= Court of Wards (India) =

The Court of Wards was a legal body created by the East India Company on a model similar to the Court of Wards and Liveries that had existed in England from 1540 to 1660. Its purpose was to protect heirs and their estates when the heir was deemed to be a minor and therefore incapable of acting independently. Estates would be managed on behalf of the heir, who would also be educated and nurtured through the offices of the Court in order to ensure that he gained the necessary skills to manage his inheritance independently. Control of the estates would in normal circumstances return to the heir on his coming of age.
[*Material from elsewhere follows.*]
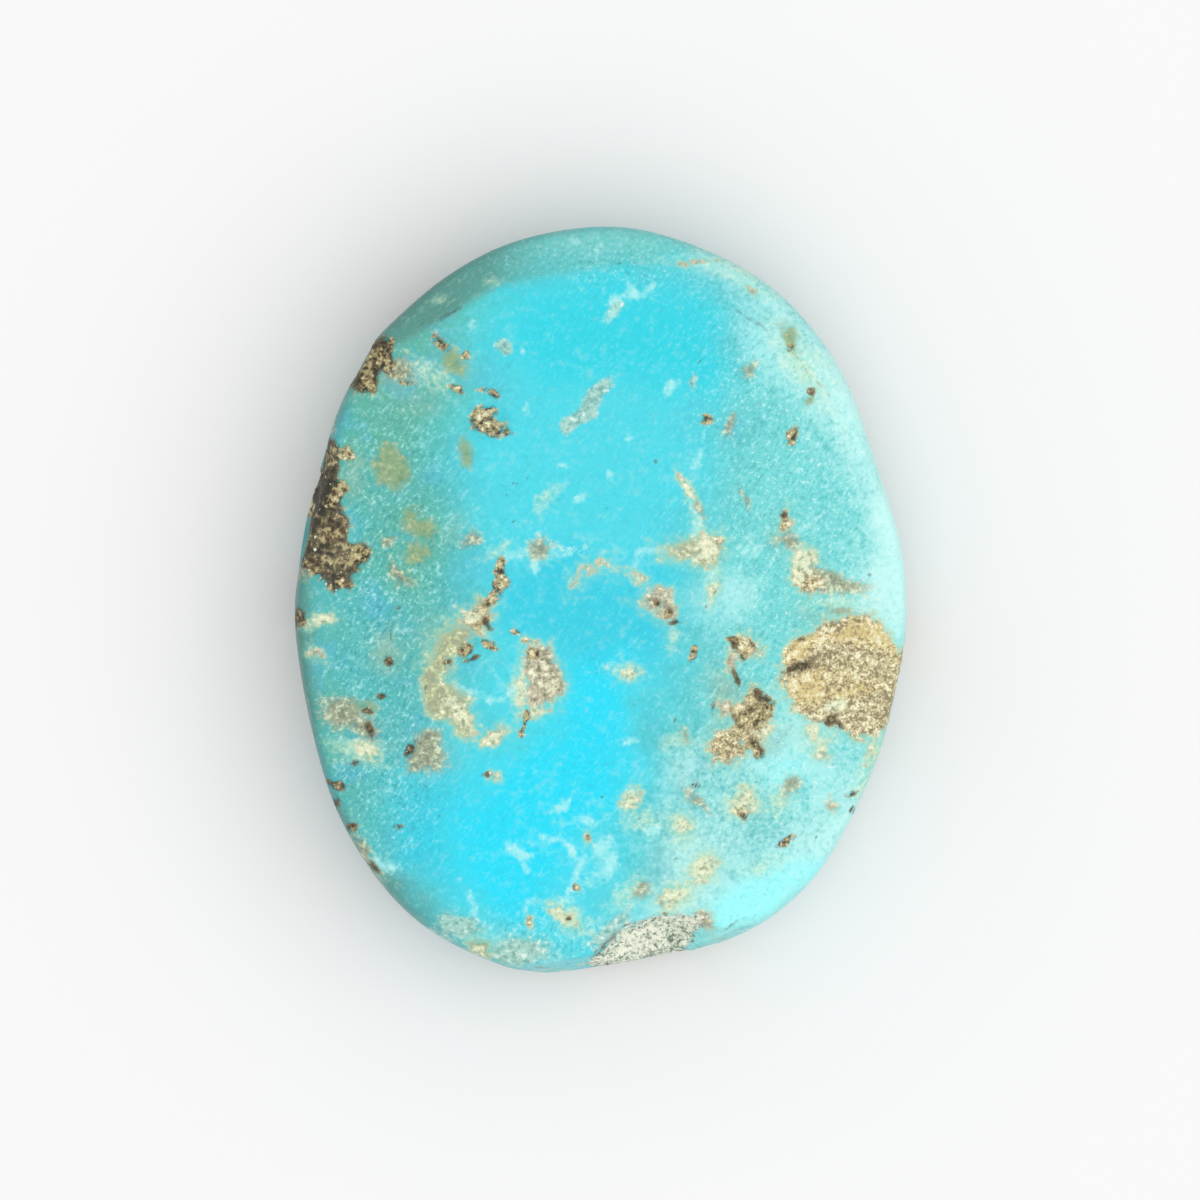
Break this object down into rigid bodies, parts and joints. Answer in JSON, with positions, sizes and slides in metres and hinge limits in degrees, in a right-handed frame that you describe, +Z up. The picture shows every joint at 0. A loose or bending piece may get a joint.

Rulers in India had some informal provisions for the physical protection of their young heirs before the European control of large parts of the sub-continent, as exemplified by Humayun leaving his young son safely in the care of his brother Askari, even though the two had an acrimonious relationship. The usefulness of creating a Court of Wards in the country was recognised by Philip Francis, a member of the Council of Bengal, as early as 1773, but it was not until August 1797 that the institution was finally established in the Presidency of Bengal by the Governor-General, Sir John Shore. The court had powers of supervision regarding the finances and upbringing of the heirs to estates, in case an estate owner died or was incapacitated. Its powers extended as far as allowing the Court to choose different heirs, to dissolve successions, and to take direct control of estates, including taking such control over lands and revenues as was found necessary to protect the interests of the British. Similar institutions were later established in other areas controlled by the East India Company - Assam, the Bombay Presidency, the Central Provinces, the North West Frontier Province, Orissa, the Punjab, Sindh, and the United Provinces - and were emulated by rulers such as the raja of the Gadwal samasthan. Less similar was the body created to serve the self-governing princely state of the Nizam of Hyderabad.

The Court of Wards continued in the era of the British Raj. Estates sometimes welcomed the intervention of the Court of Wards because the stewardship of the British authorities, who invested funds wisely, had a tendency to boost their economic position. They were often badly managed prior to the involvement of the court because complex systems, influenced by both nepotism and sycophancy, dramatically affected the rental income of the ruling families. The bureaucratic system introduced by the Court, whose appointed officials had no ties to the area, resolved the issue although, being focussed entirely on what was best for the owners, it did so without considering the consequences for the tenants.